**Problem requirements**: Take every line from the listing below that includes "which" and copy it.

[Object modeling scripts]

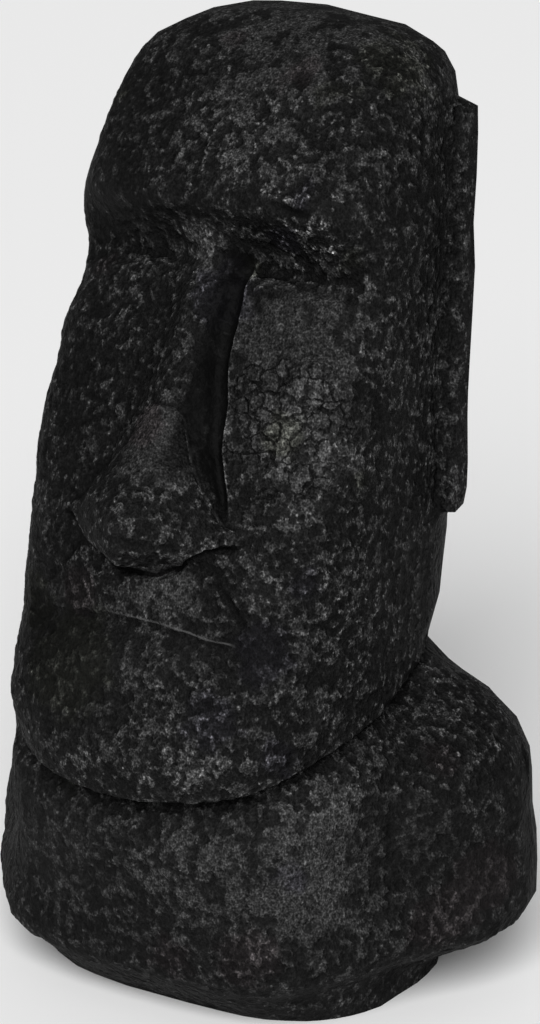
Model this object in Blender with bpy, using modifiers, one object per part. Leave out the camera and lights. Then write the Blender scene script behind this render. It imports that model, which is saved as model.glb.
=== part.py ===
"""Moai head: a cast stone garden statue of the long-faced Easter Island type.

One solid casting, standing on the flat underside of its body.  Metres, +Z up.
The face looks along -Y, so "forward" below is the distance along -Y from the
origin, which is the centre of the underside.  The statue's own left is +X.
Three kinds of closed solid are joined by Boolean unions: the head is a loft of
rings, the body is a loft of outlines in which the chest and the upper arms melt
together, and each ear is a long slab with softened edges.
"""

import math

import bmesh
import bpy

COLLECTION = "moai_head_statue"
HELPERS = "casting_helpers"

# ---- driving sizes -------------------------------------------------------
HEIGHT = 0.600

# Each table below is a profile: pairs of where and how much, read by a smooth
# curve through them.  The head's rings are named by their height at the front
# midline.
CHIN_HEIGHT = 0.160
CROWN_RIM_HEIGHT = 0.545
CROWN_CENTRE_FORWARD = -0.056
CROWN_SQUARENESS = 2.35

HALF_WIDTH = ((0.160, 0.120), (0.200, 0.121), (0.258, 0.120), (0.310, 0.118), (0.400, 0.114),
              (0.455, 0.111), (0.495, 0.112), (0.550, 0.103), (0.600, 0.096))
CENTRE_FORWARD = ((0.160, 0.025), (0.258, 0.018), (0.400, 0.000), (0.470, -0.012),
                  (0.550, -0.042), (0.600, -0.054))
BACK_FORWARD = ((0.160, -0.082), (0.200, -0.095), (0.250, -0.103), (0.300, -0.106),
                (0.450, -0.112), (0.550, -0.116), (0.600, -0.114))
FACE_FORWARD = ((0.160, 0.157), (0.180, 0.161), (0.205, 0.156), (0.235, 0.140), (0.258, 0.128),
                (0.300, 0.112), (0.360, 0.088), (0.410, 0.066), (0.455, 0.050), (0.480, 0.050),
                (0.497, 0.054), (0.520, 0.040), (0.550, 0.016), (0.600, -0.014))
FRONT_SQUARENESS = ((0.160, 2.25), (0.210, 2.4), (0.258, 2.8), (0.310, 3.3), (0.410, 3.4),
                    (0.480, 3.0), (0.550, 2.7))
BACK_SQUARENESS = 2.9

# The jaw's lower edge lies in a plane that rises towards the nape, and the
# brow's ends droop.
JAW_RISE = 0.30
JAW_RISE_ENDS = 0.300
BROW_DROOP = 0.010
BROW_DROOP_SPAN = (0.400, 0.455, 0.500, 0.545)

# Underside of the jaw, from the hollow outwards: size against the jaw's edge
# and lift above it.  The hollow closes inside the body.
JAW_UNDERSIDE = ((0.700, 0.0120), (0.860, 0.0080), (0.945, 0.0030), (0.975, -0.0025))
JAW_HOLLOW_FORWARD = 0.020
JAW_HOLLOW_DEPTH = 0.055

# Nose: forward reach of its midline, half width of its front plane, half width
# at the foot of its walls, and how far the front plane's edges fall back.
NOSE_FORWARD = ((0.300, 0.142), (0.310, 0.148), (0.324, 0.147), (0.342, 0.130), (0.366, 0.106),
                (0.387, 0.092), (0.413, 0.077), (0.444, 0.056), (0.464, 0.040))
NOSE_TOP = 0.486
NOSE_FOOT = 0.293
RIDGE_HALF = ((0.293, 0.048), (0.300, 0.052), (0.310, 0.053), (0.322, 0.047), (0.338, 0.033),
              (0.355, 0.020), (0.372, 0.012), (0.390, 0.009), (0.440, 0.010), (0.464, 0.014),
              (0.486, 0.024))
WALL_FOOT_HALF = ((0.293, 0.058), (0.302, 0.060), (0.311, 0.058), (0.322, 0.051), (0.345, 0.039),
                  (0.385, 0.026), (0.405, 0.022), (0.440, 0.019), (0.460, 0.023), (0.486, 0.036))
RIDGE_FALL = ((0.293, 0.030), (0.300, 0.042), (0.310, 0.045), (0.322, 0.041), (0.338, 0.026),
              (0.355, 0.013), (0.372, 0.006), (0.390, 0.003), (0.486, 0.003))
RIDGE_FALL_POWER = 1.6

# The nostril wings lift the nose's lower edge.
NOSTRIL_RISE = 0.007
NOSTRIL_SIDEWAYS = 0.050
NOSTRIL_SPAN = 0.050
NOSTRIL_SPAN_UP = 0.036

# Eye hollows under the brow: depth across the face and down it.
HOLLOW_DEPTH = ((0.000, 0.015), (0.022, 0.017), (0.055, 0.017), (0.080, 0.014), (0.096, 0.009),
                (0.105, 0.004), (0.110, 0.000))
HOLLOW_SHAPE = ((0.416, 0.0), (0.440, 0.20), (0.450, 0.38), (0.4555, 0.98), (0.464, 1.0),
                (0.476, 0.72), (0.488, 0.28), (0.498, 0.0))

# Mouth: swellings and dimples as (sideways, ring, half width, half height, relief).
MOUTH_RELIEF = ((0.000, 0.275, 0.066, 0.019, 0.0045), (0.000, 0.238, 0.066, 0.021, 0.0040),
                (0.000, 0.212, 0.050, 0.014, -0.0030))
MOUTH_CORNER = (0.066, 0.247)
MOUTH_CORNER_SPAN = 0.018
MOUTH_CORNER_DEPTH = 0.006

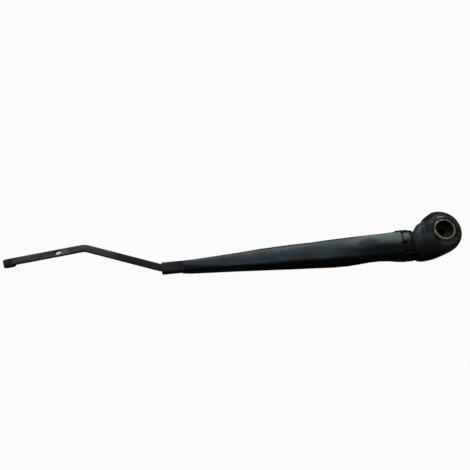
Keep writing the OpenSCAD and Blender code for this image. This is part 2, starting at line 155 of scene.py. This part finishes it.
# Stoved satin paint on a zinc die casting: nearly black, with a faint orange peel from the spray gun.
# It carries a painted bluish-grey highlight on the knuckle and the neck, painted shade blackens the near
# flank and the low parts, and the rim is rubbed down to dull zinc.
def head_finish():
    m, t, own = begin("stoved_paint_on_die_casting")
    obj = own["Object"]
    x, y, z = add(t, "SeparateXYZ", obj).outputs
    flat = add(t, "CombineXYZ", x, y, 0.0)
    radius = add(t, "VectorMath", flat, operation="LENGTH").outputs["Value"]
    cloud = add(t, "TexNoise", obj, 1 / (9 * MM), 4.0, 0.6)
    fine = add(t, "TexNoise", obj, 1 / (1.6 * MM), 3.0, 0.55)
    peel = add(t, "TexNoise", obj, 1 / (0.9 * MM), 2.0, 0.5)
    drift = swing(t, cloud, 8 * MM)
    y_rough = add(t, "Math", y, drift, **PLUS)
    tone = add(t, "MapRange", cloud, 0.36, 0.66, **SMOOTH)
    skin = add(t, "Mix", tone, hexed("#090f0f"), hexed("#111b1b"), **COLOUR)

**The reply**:
Model this object in Blender with bpy, using modifiers, one object per part. Leave out the camera and lights. Then write the Blender scene script behind this render. It imports that model, which is saved as model.glb.
origin, which is the centre of the underside.  The statue's own left is +X.
rings, the body is a loft of outlines in which the chest and the upper arms melt